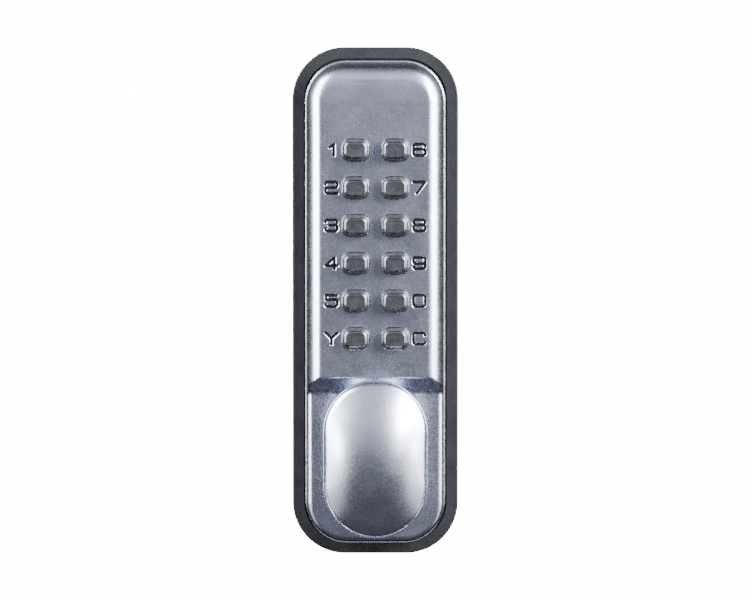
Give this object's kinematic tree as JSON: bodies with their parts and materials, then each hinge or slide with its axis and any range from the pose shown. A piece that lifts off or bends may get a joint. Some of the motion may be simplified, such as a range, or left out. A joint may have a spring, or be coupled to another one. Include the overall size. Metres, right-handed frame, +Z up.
{
  "type": "push-button door lock",
  "caption": "Mechanical push-button door lock, outside unit: satin cover on a rubber gasket, two columns of sprung buttons, oval turn knob and square spindle.",
  "frame": {"origin": "on the axis of the turn knob and the square spindle, in the plane of the door face (the gasket's back)", "axes": "+Z up along the plate, -Y out of the door towards the user, +Y into the door, +X to the user's right"},
  "size_m": [0.049, 0.0786, 0.15],
  "materials": {
    "satin_chrome": "satin chrome-plated die casting, fine brushed grain",
    "button_metal": "darkened nickel plate, satin",
    "rubber_gasket": "moulded black neoprene, matt",
    "zinc_steel": "zinc and yellow passivated pressed steel",
    "turned_steel": "turned steel, satin",
    "screw_steel": "zinc-plated screw steel",
    "spring_steel": "bright spring wire",
    "cast_brass": "machined brass",
    "sheet_brass": "pressed brass sheet",
    "nylon_washer": "natural nylon"
  },
  "bodies": {
    "housing": {"gasket": "rubber_gasket", "cover": "satin_chrome", "back_plate": "zinc_steel", "back_plate_screws": "screw_steel", "fixing_post_upper": "turned_steel", "fixing_post_lower": "turned_steel", "chamber": "cast_brass", "chamber_plate": "sheet_brass", "chamber_screws": "screw_steel", "knob_bush": "cast_brass", "return_spring": "spring_steel", "clear_spring": "spring_steel", "button_spring_1": "spring_steel", "button_spring_2": "spring_steel", "button_spring_3": "spring_steel", "button_spring_4": "spring_steel", "button_spring_5": "spring_steel", "button_spring_y": "spring_steel", "button_spring_6": "spring_steel", "button_spring_7": "spring_steel", "button_spring_8": "spring_steel", "button_spring_9": "spring_steel", "button_spring_0": "spring_steel", "button_spring_c": "spring_steel"},
    "knob": {"knob": "satin_chrome", "knob_shaft": "turned_steel", "knob_pin": "screw_steel", "knob_washer": "nylon_washer", "circlip": "spring_steel", "drive_disc": "zinc_steel", "drive_pin": "screw_steel", "spindle_hub": "turned_steel", "spindle": "zinc_steel"},
    "code_slide": {"code_slide": "sheet_brass"},
    "clear_slide": {"clear_slide": "sheet_brass"},
    "button_1": {"button_1": "button_metal", "tumbler_1": "sheet_brass"},
    "button_2": {"button_2": "button_metal", "tumbler_2": "sheet_brass"},
    "button_3": {"button_3": "button_metal", "tumbler_3": "sheet_brass"},
    "button_4": {"button_4": "button_metal", "tumbler_4": "sheet_brass"},
    "button_5": {"button_5": "button_metal", "tumbler_5": "sheet_brass"},
    "button_y": {"button_y": "button_metal", "tumbler_y": "sheet_brass"},
    "button_6": {"button_6": "button_metal", "tumbler_6": "sheet_brass"},
    "button_7": {"button_7": "button_metal", "tumbler_7": "sheet_brass"},
    "button_8": {"button_8": "button_metal", "tumbler_8": "sheet_brass"},
    "button_9": {"button_9": "button_metal", "tumbler_9": "sheet_brass"},
    "button_0": {"button_0": "button_metal", "tumbler_0": "sheet_brass"},
    "button_c": {"button_c": "button_metal", "tumbler_c": "sheet_brass"}
  },
  "joints": [
    {"name": "knob_turn", "type": "hinge", "parent": "housing", "child": "knob", "pos_m": [0, 0, 0], "axis": [0, 1, 0], "range_deg": [-45, 45], "stiffness_Nm_per_rad": 0.15, "deforming": ["return_spring"]},
    {"name": "code_slide_travel", "type": "slide", "parent": "housing", "child": "code_slide", "axis": [0, 0, 1], "range_m": [-0.006, 0.006]},
    {"name": "clear_slide_travel", "type": "slide", "parent": "housing", "child": "clear_slide", "axis": [-1, 0, 0], "range_m": [0, 0.0016], "deforming": ["clear_spring"]},
    {"name": "button_1_press", "type": "slide", "parent": "housing", "child": "button_1", "axis": [0, 1, 0], "range_m": [0, 0.0025], "stiffness_N_per_m": 300, "deforming": ["button_spring_1"]},
    {"name": "button_2_press", "type": "slide", "parent": "housing", "child": "button_2", "axis": [0, 1, 0], "range_m": [0, 0.0025], "stiffness_N_per_m": 300, "deforming": ["button_spring_2"]},
    {"name": "button_3_press", "type": "slide", "parent": "housing", "child": "button_3", "axis": [0, 1, 0], "range_m": [0, 0.0025], "stiffness_N_per_m": 300, "deforming": ["button_spring_3"]},
    {"name": "button_4_press", "type": "slide", "parent": "housing", "child": "button_4", "axis": [0, 1, 0], "range_m": [0, 0.0025], "stiffness_N_per_m": 300, "deforming": ["button_spring_4"]},
    {"name": "button_5_press", "type": "slide", "parent": "housing", "child": "button_5", "axis": [0, 1, 0], "range_m": [0, 0.0025], "stiffness_N_per_m": 300, "deforming": ["button_spring_5"]},
    {"name": "button_y_press", "type": "slide", "parent": "housing", "child": "button_y", "axis": [0, 1, 0], "range_m": [0, 0.0025], "stiffness_N_per_m": 300, "deforming": ["button_spring_y"]},
    {"name": "button_6_press", "type": "slide", "parent": "housing", "child": "button_6", "axis": [0, 1, 0], "range_m": [0, 0.0025], "stiffness_N_per_m": 300, "deforming": ["button_spring_6"]},
    {"name": "button_7_press", "type": "slide", "parent": "housing", "child": "button_7", "axis": [0, 1, 0], "range_m": [0, 0.0025], "stiffness_N_per_m": 300, "deforming": ["button_spring_7"]},
    {"name": "button_8_press", "type": "slide", "parent": "housing", "child": "button_8", "axis": [0, 1, 0], "range_m": [0, 0.0025], "stiffness_N_per_m": 300, "deforming": ["button_spring_8"]},
    {"name": "button_9_press", "type": "slide", "parent": "housing", "child": "button_9", "axis": [0, 1, 0], "range_m": [0, 0.0025], "stiffness_N_per_m": 300, "deforming": ["button_spring_9"]},
    {"name": "button_0_press", "type": "slide", "parent": "housing", "child": "button_0", "axis": [0, 1, 0], "range_m": [0, 0.0025], "stiffness_N_per_m": 300, "deforming": ["button_spring_0"]},
    {"name": "button_c_press", "type": "slide", "parent": "housing", "child": "button_c", "axis": [0, 1, 0], "range_m": [0, 0.0025], "stiffness_N_per_m": 300, "deforming": ["button_spring_c"]}
  ],
  "couplings": [
    {"joint": "code_slide_travel", "follows": "knob_turn", "m_per_rad": -0.0074},
    {"joint": "clear_slide_travel", "follows": "button_c_press", "ratio": 0.6}
  ]
}
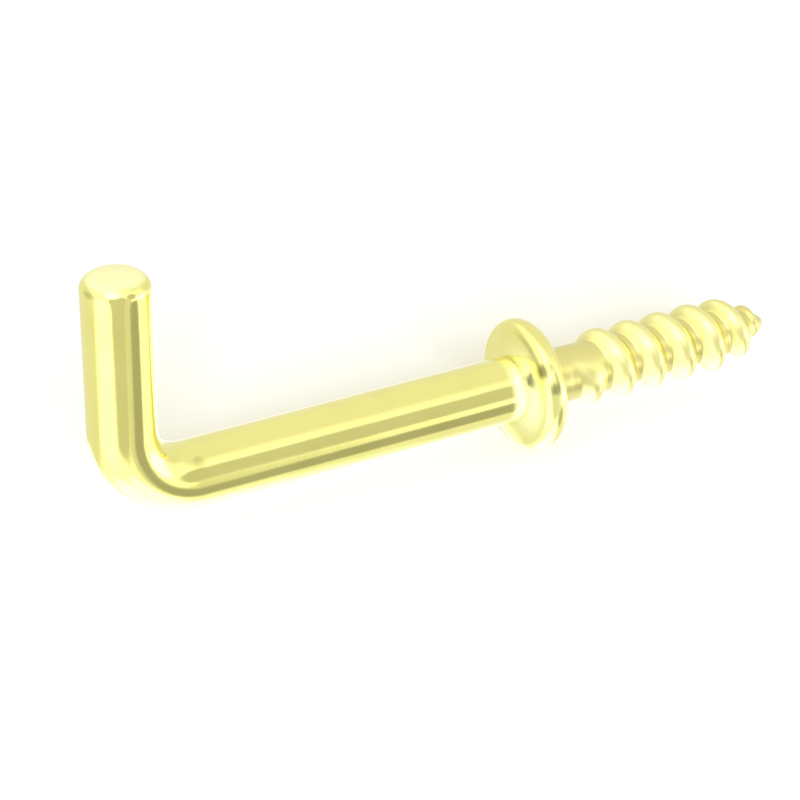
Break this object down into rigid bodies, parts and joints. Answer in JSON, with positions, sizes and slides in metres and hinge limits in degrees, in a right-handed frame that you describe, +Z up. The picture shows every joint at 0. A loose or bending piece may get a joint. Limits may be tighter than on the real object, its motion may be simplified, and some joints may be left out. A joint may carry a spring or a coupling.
{
  "type": "square screw hook",
  "caption": "Round brass rod bent to a right angle, with a pressed collar that seats on wood and a coarse wood-screw end.",
  "frame": {"origin": "centre of the collar's seating face, on the screw's axis", "axes": "+Y along the shank and screw into the wood, +Z up the arm"},
  "size_m": [0.0088, 0.05, 0.0192],
  "materials": {
    "rod": "polished and lacquered, pale yellow",
    "collar": "polished and lacquered, pale yellow"
  },
  "bodies": {
    "root": {"hook_rod": "rod", "collar": "collar"}
  },
  "joints": []
}
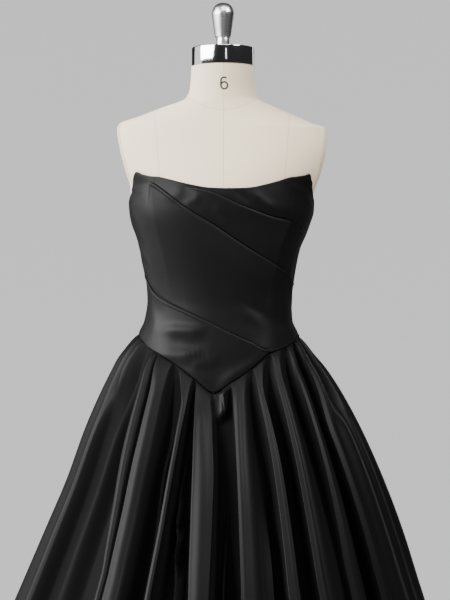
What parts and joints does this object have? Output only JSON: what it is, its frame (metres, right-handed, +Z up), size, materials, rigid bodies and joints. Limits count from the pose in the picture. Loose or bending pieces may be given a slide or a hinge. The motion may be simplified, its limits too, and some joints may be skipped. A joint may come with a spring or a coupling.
{
  "type": "wedding dress on a limbless dress form",
  "caption": "Strapless satin ball gown with a tucked bodice, V waist and knife pleated skirt, worn by a linen dress form on a round foot.",
  "frame": {"origin": "on the floor under the stand, on the middle line of the form", "axes": "+Z up; the front of the dress faces -Y and the centre back zip faces +Y; +X is to the right of a viewer in front"},
  "size_m": [1.1131, 1.104, 1.6346],
  "materials": {
    "satin": "black duchess satin, soft sheen",
    "linen": "natural linen, plain weave, matt",
    "chrome": "polished",
    "knob_metal": "satin turned",
    "stand_paint": "black satin paint",
    "zip_metal": "black enamel"
  },
  "bodies": {
    "gown_and_form": {"bodice_front": "satin", "bodice_back_left": "satin", "bodice_back_right": "satin", "skirt_front": "satin", "skirt_side_left": "satin", "skirt_side_right": "satin", "skirt_back_left": "satin", "skirt_back_right": "satin", "zip_slider": "zip_metal", "form_body": "linen", "neck_cap": "chrome", "neck_knob": "knob_metal", "stand_pole": "chrome", "stand_base": "stand_paint"},
    "zip_pull": {"zip_pull": "zip_metal"}
  },
  "joints": [
    {"name": "zip_pull_swing", "type": "hinge", "parent": "gown_and_form", "child": "zip_pull", "pos_m": [0, 0.10372, 1.24272], "axis": [1, 0, 0], "range_deg": [0, 150]}
  ]
}
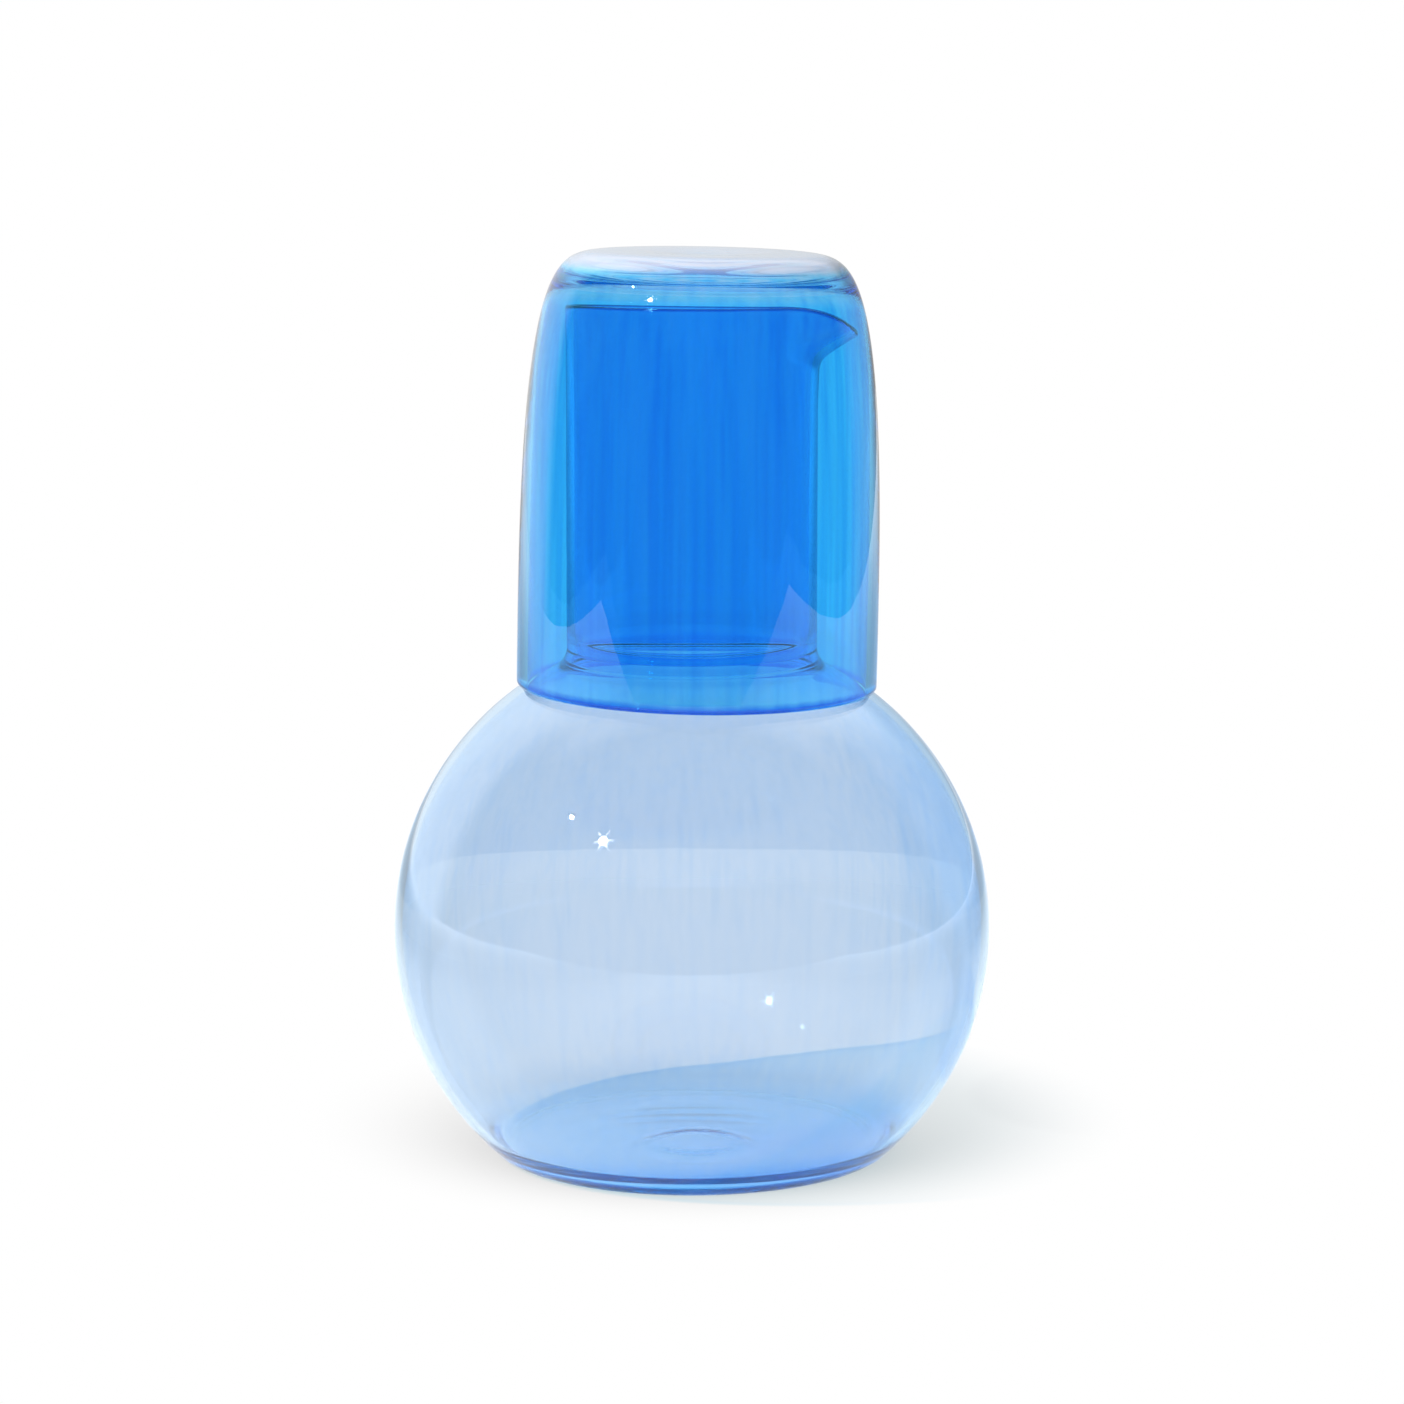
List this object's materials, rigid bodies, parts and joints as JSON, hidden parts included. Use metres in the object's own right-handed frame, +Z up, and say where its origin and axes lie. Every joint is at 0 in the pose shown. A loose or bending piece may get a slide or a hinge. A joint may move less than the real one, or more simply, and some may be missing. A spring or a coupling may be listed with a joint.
{
  "type": "bedside carafe with tumbler",
  "caption": "Round glass water carafe with a straight spouted neck, covered by an upturned glass tumbler that fits over the neck and rests on the bulb's shoulder.",
  "frame": {"origin": "middle of the carafe's base, on the surface that it stands on", "axes": "+Z up along the neck, +X out along the spout, +Y to the spout's left"},
  "size_m": [0.1359, 0.136, 0.206],
  "materials": {
    "carafe_glass": "pale sky-blue glass, clear and glossy, fire-polished rim",
    "tumbler_glass": "deep azure glass, clear and glossy, fire-polished rim"
  },
  "bodies": {
    "carafe": {"carafe": "carafe_glass"},
    "tumbler": {"tumbler": "tumbler_glass"}
  },
  "joints": [
    {"name": "tumbler_lift", "type": "slide", "parent": "carafe", "child": "tumbler", "axis": [0.0192, -0.0175, 0.9997], "range_m": [0, 0.1]}
  ]
}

_Exercise objective_
Scan the material above. Copy each line where "shown" occurs.

_Written solution_
Give this object's kinematic tree as JSON: bodies with their parts and materials, then each hinge or slide with its axis and any range from the pose shown. A piece that lifts off or bends may get a joint. Some of the motion may be simplified, such as a range, or left out. A joint may have a spring, or be coupled to another one. Include the overall size. Metres, right-handed frame, +Z up.
List this object's materials, rigid bodies, parts and joints as JSON, hidden parts included. Use metres in the object's own right-handed frame, +Z up, and say where its origin and axes lie. Every joint is at 0 in the pose shown. A loose or bending piece may get a slide or a hinge. A joint may move less than the real one, or more simply, and some may be missing. A spring or a coupling may be listed with a joint.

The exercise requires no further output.